Since earliest times military offensives have failed in this mild-seeming land because of a physical obstacle not apparent to the glance; for in Flanders the ground is almost pure fine-grained clay, sometimes with a crust of sand on top or a thin coating of loam. In certain places there is no topsoil at all; these clay fields, called clyttes, exist at their worst north of Ypres in the vicinity of the Houthulst Forest. Because of the impervious clay, the rain cannot escape and tends to stagnate over large areas. Unable to soak through, it forms swamps and ponds, and sluggishly spreads toward one of the already swollen rivers or canals. The ground remains perpetually saturated. Water is reached at an average depth of eighteen inches and only the shallowest of puddly trenches can be dug by the troops, reinforced by sandbag parapets. When the topsoil dries during fair weather, it cracks open. The next rain floods the fissures. Then the clay blocks slide upon themselves, causing little landslides.

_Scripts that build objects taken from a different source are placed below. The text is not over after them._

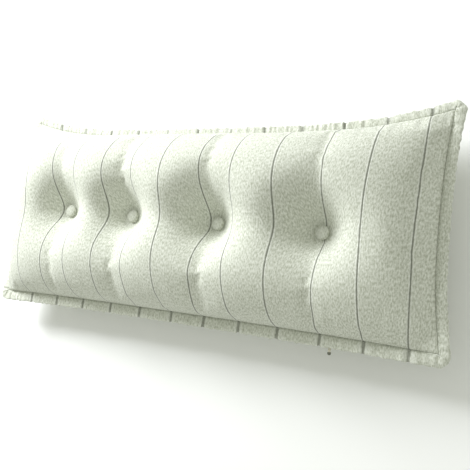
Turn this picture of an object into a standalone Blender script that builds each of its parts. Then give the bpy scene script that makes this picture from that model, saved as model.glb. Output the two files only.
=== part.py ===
# Long buttoned back-rest cushion, lying on its back: one filled body, a flat border sewn into
# its seam, four covered buttons and the pull of the zip in the bottom seam.
#
# Frame: metres. +X runs along the cushion, +Y is up its front as it stands in use, +Z is out
# of its front, away from the surface that it lies on. The origin is on that surface, under the
# middle of the cushion's box.

import math

import bpy
import numpy as np

# Cushion, measured over the border.
LENGTH = 1.106
HEIGHT = 0.500
SEAM_LEVEL = 0.076
LOWEST = 0.0

# Border strips.
BORDER_WIDTH = 0.024
BORDER_THICKNESS = 0.0032
BORDER_WAVE = 0.0022
BORDER_WAVES_ALONG = 9.0
CORNER_RADIUS = 0.020
GAP = 0.0004

# How far the outline is drawn in at the middle of each side, and how late it turns out again.
TOP_DRAWN_IN = 0.052
TOP_POWER = 4.0
BOTTOM_DRAWN_IN = 0.007
BOTTOM_POWER = 3.0
END_DRAWN_IN = 0.020
END_POWER = 2.5
END_MIDDLE = 0.03

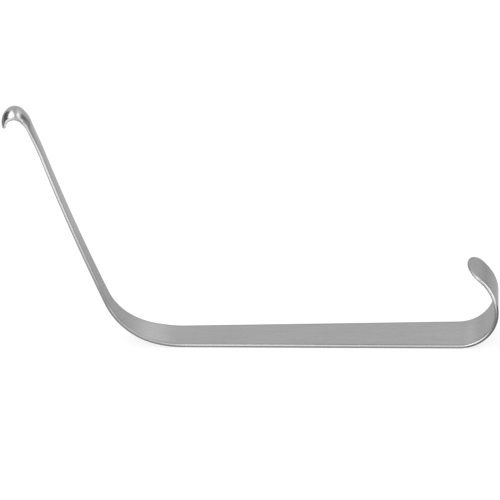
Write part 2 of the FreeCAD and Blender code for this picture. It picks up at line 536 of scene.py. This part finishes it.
# %% Make the strap
def make_strap(guide, material):
    inputs = {
        "Tongue steps": ("NodeSocketInt", tongue_steps),
        "Middle steps": ("NodeSocketInt", middle_steps),
        "Hook steps": ("NodeSocketInt", hook_steps),
        "Face steps": ("NodeSocketInt", face_steps),
        "Rim steps": ("NodeSocketInt", rim_steps),
        "Tongue round": ("NodeSocketFloat", tongue_round),
        "Hook round": ("NodeSocketFloat", hook_round),
        "Hook crown": ("NodeSocketFloat", hook_crown),
        "Edge radius": ("NodeSocketFloat", edge_radius),
        "Rim limit": ("NodeSocketFloat", rim_limit),
        "Merge distance": ("NodeSocketFloat", merge_distance),
        "Material": ("NodeSocketMaterial", material),
    }
    tree = strap_tree(inputs)
    modifier = guide.modifiers.new("bent_strap", "NODES")
    modifier.node_group = tree
    for item in tree.interface.items_tree:
        if item.in_out == "INPUT" and item.name in inputs:
            modifier[item.identifier] = inputs[item.name][1]
    bpy.context.view_layer.update()
    evaluated = guide.evaluated_get(bpy.context.evaluated_depsgraph_get())
    mesh = bpy.data.meshes.new_from_object(evaluated)
    mesh.name = "strap"
    mesh.materials.clear()
    mesh.materials.append(material)
    mesh.polygons.foreach_set("material_index", [0] * len(mesh.polygons))
    guide.modifiers.remove(modifier)
    bpy.data.objects.remove(guide)
    strap = bpy.data.objects.new("strap", mesh)
    bpy.context.scene.collection.objects.link(strap)
    print("strap has", len(mesh.vertices), "points and", len(mesh.materials), "material")
    return strap


strap = make_strap(guide, satin_steel())

# %% Check the strap
import bmesh


# A closed mesh has two faces at every edge, and a volume above 0 when they turn outward
def measure(piece):
    mesh = bmesh.new()
    mesh.from_mesh(piece.data)
    loose = sum(1 for edge in mesh.edges if len(edge.link_faces) != 2)
    volume = mesh.calc_volume(signed=True) / mm**3
    print("faces", len(mesh.faces), "open or crossed edges", loose, "volume in mm3", round(volume, 1))
    mesh.free()


measure(strap)
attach(strap, "root")
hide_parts("retractor")

# %% [markdown]
# ## Floor and surroundings
# The floor is plain, and it keeps the strap's soft shadow. Where the camera or the steel looks
# at it, it also glows a little, so that it shows as white without more light on the strap.
# The world round it is the same even white, a touch weaker where it only lights surfaces.


# %% Floor
floor_half = 6.0
floor_glow = 0.8
world_light = 0.9


# 1 for what the camera, a reflection or a clear body sees, 0 for what only lights a surface
def looked_at(tree):
    path = add(tree, "ShaderNodeLightPath")
    seen = Field(tree, path.outputs["Is Camera Ray"]).math("MAXIMUM", path.outputs["Is Glossy Ray"])
    return seen.math("MAXIMUM", path.outputs["Is Transmission Ray"])


def floor_material():
    material = bpy.data.materials.new("floor_white")
    material.use_nodes = True
    tree = material.node_tree
    tree.nodes.remove(tree.nodes["Principled BSDF"])
    matt = add(tree, "ShaderNodeBsdfDiffuse", Color=(0.9, 0.9, 0.9, 1.0))
    glow = add(tree, "ShaderNodeEmission", Color=(1.0, 1.0, 1.0, 1.0), Strength=1.0)
    share = looked_at(tree) * floor_glow
    mixed = add(tree, "ShaderNodeMixShader", n0=share, n1=matt.outputs[0], n2=glow.outputs[0])
    plug(tree, mixed.outputs[0], tree.nodes["Material Output"].inputs["Surface"])
    return material


# A flat rectangle centred on its own origin
def sheet(name, width, depth, material):
    mesh = bpy.data.meshes.new(name)
    x, y = width / 2.0, depth / 2.0
    corners = [(-x, -y, 0.0), (x, -y, 0.0), (x, y, 0.0), (-x, y, 0.0)]
    mesh.from_pydata(corners, [], [(0, 1, 2, 3)])
    mesh.materials.append(material)
    piece = bpy.data.objects.new(name, mesh)
    bpy.context.scene.collection.objects.link(piece)
    return piece


def add_world():
    world = bpy.data.worlds.new("studio")
    world.use_nodes = True
    tree = world.node_tree
    background = tree.nodes["Background"]
    plug(tree, looked_at(tree) * (1.0 - world_light) + world_light, background.inputs["Strength"])
    background.inputs["Color"].default_value = (1.0, 1.0, 1.0, 1.0)
    bpy.context.scene.world = world


floor = sheet("floor", 2.0 * floor_half, 2.0 * floor_half, floor_material())
add_world()
print("floor", 2.0 * floor_half, "m wide, world light", world_light)

# %% [markdown]
# ## Light for bare steel
# Metal has hardly a colour of its own: it shows what stands round it. A photographer sets soft
# boxes for the bright bands and holds up cards for the dark ones, and so does this scene. Each
# one stands in the direction that a bright or dark part of the strap mirrors in the picture.
# The boxes light everything. The cards are seen by the steel alone: they throw no shadow, don't
# light the floor and don't show in the picture. Most of them lie on the floor, because the rims
# of a strap that rests on a table mirror mostly the table. The two dark ones right in front of
# the handle and the curl are painted shadow: the floor's shade by the strap, as the steel mirrors it.


# %% Boxes and cards
def soft_box(name, place, target, width, depth, watts):
    data = bpy.data.lights.new(name, "AREA")
    data.shape = "RECTANGLE"
    data.size = width
    data.size_y = depth
    data.energy = watts
    lamp = bpy.data.objects.new(name, data)
    toward = (Vector(target) - Vector(place)).to_track_quat("-Z", "Y")
    lamp.matrix_world = Matrix.Translation(place) @ toward.to_matrix().to_4x4()
    bpy.context.scene.collection.objects.link(lamp)


def glow_material(name, grey):
    material = bpy.data.materials.new(name)
    material.use_nodes = True
    tree = material.node_tree
    tree.nodes.remove(tree.nodes["Principled BSDF"])
    glow = add(tree, "ShaderNodeEmission", Color=(grey, grey, grey, 1.0), Strength=1.0)
    plug(tree, glow.outputs[0], tree.nodes["Material Output"].inputs["Surface"])
    return material


# A card at a place, square to a target, turned by some degrees in its own plane
def card(name, place, target, width, depth, grey, turn=0.0):
    piece = sheet(name, width, depth, glow_material(name, grey))
    toward = (Vector(target) - Vector(place)).to_track_quat("Z", "Y")
    turned = toward.to_matrix().to_4x4() @ Matrix.Rotation(math.radians(turn), 4, "Z")
    piece.matrix_world = Matrix.Translation(place) @ turned
    piece.visible_camera = False
    piece.visible_shadow = False
    piece.visible_diffuse = False


# A point seen from a place on the strap: degrees round from straight behind, degrees up, metres
def seen_from(place, turn, height, distance):
    level = math.cos(math.radians(height)) * distance
    up = math.sin(math.radians(height)) * distance
    way = Vector((math.sin(math.radians(turn)) * level, math.cos(math.radians(turn)) * level, up))
    return Vector(place) + way


# %% Set the light
hook_place = (-0.12, 0.0, 0.1)
middle = (0.0, 0.0, 0.01)

# Name, the place it faces, degrees round and up, metres away, width, height, watts
soft_boxes = [
    ("box_left", hook_place, -36.0, 55.0, 1.0, 0.64, 0.72, 3.4),
    ("box_right", hook_place, 42.0, 47.0, 1.0, 0.45, 0.33, 0.7),
    ("box_high_left", hook_place, -122.0, 54.0, 1.0, 0.8, 0.36, 1.5),
    ("box_low_left", middle, -95.0, 30.0, 1.2, 1.3, 0.6, 2.2),
    ("box_side", hook_place, 80.0, 34.0, 1.0, 0.45, 0.5, 1.3),
    ("box_behind", middle, 20.0, 32.0, 2.0, 0.9, 1.0, 0.9),
    ("box_front", middle, -150.0, 18.0, 1.2, 0.9, 0.8, 3.0),
    ("box_front_high", middle, 178.0, 50.0, 1.2, 1.0, 0.9, 2.3),
    ("box_front_right", middle, 128.0, 9.0, 1.0, 0.7, 0.3, 1.3),
]
# Name, degrees round and up from the hook, metres away, width, height, grey
standing_cards = [
    ("card_left", -52.0, 15.0, 0.6, 0.5, 0.46, 0.2),
    ("card_right", 48.0, 14.0, 3.0, 0.8, 1.4, 0.27),
]
# Name, middle in x and y, height above the floor, width, depth, grey, turn
floor_cards = [
    # Painted shadow: the floor's shade in front of the handle's rim, seen only in the steel
    ("painted_floor_shadow_rim", 0.0, -0.034, 0.0001, 0.2, 0.053, 0.45, 0.0),
    ("card_below_arm", -0.14, -0.06, 0.0002, 0.14, 0.08, 0.58, 0.0),
    ("card_bright", -0.04, -0.2, 0.0002, 0.36, 0.12, 1.6, 0.0),
    ("card_crest", -0.16, -0.55, 0.0003, 0.55, 0.55, 0.25, 0.0),
    # Painted shadow: the floor's shade in front of the curl, seen only in the steel
    ("painted_floor_shadow_curl", 0.088, -0.021, 0.0004, 0.06, 0.03, 0.24, 0.0),
    ("card_behind_arm", -0.062, 0.072, 0.0003, 0.06, 0.09, 0.84, 0.0),
    ("card_floor_right", 0.25, -0.05, 0.0003, 0.34, 0.14, 0.15, 0.0),
    ("card_floor_left", -0.48, 0.1, 0.0003, 0.44, 0.5, 0.3, 0.0),
    ("card_far", 1.106, 1.104, 0.0004, 0.34, 2.3, 0.45, -48.0),
    ("card_behind_curl", 0.15, 0.15, 0.0003, 0.2, 0.26, 0.88, 0.0),
]
for name, target, turn, height, away, width, depth, watts in soft_boxes:
    soft_box(name, seen_from(target, turn, height, away), target, width, depth, watts)
for name, turn, height, away, width, depth, grey in standing_cards:
    card(name, seen_from(hook_place, turn, height, away), hook_place, width, depth, grey)
for name, x, y, height, width, depth, grey, turn in floor_cards:
    card(name, (x, y, height), (x, y, 1.0), width, depth, grey, turn)
card("card_tongue", (0.021, 0.015, 0.075), (0.05, -0.005, 0.04), 0.05, 0.05, 0.6)
bpy.context.scene.view_settings.view_transform = "Standard"
print("soft boxes", len(soft_boxes), "cards", len(standing_cards) + len(floor_cards) + 1)

bpy.context.view_layer.update()
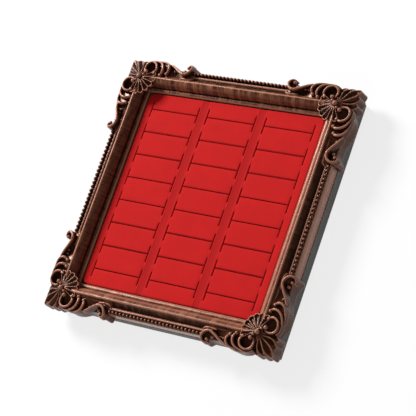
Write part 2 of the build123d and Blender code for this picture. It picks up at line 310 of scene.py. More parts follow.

The problem of terrain has bedeviled military commanders in Flanders throughout history. In the early 1700s Marlborough told how "our armies swore terribly in Flanders." By a curious transposition of numerals, in 1197 Philip Augustus was trapped with his army in the morass southwest of Ypres, and similar frustrations occurred during the days of the Roman conquest. For clay plus water equals mud --- not the chalky mud of the Somme battlefield to the south, but gluey, intolerable mud. The British War Office Archives are full of reports in this vein:

    "Part of company bogged in communications trench south of St. Eloi; two men smothered."
    "Three men suffocated in mud near Voormezeele."
    "Men had to lie flat and distribute their weight evenly in order to prevent sinking into the mire."
    "The trenches are very wet, and the water is up to the men's knees in most places."
    "Trenches full of liquid mud 2 to 3 feet deep."
    "Men in pitiable condition coming out of trenches; wet through, caked with stinking mud from head to foot."

When one officer was instructed to consolidate his advance position, he wrote back,

    "It is impossible to consolidate porridge."
    "Trenches full of liquid mud. Smelt horribly. Full of dead Frenchmen too bad to touch. Men quite nauseated."

Everywhere by 1917 the water was contaminated, and the delivery of fresh water was a major operation. The filthy surface wash was locked in by the clay. Rivers and canals were polluted by refuse from the flooded land, and even the artesian wells had become poisoned. The decay and refuse of millions of men, alive and dead, sank into the soil and were carried by the blackened waters throughout the inland plain. These conditions were most severe on the maritime strip west of the Yser, where the land is lower than sea level at high tide. If not for the drains and dikes, some sections would be ten feet under water, and, in fact, this had become the precise situation after the Belgians inundated the area in 1914...

In this landscape nothing existed but a measureless bog of military rubble, shattered houses, and tree stumps. It was pitted with shell craters containing fetid water. Overhead hung low clouds of smoke and fog. The very ground was soured by poison gas. Not one building was intact. Only mounds overrun with scrub grass, interspersed with old brick and fragments of wood, showed where many houses had formerly stood.

In the center of this incarnation of ruin lay the dead city of Ypres --- "Wipers" it was always called --- obliterated, crushed like a pile of discarded baby's toys left out in the rain. Yet this mournful corpse, like a skeleton in a nightmare, seemed to live; for though it no longer possessed a normal spirit it was a turmoil of military activity. The traffic on the roads and in the shattered market place was enormous and without end, though the town was shelled day and night, and since 1914 had been bombed more than any other target on the Western Front, Major General John Monash, commander of the 3rd Australian Division, in a war letter to his wife described the scene thus:

    . . . streams of men, vehicles, motor lorries, horses, mules, and motors of every description, moving ponderously forward, at a snail's pace, in either direction hour after hour, all day and all night, day after day, week after week, in a never halting, never ending stream...ploughing its way slowly and painfully through the mud...a reek of petrol and smoke everywhere.

    Here comes a body of fighting troops, tin-hatted and fully equipped, marching in file into the battle area, to carry out a relief of some front-line division. There follows a string of perhaps one hundred motor lorries, all fully loaded with supplies; a limousine motor-car with some division staff-officer; a string of regimental horse- and mule-drawn vehicles going up to a forward transport park; some motor-ambulance wagons...a long string of remount horses, marching in twos...a great 12-inch howitzer, dragged by two steam-traction engines, returning from the workshops after repair of injuries received; more infantry, thousands of them; more ambulances, more motor lorries; a long stream of Chinese coolies, smart and of magnificent stature...dispatch riders on motor bikes threading their way skilfully between the gaps; a battery of artillery all fully horsed and clattering and jingling; motor lorries again, heavily loaded with artillery ammunition...wagons bringing forward broken stone and road-making materials...a mounted police detachment...an "Archie" (anti-aircraft gun), steam-motor drawn, going to take up a more forward position...a Royal Flying Corps car carrying parts of aeroplanes to forward hangars; more ambulances; and so on and on and on in a never-ending stream.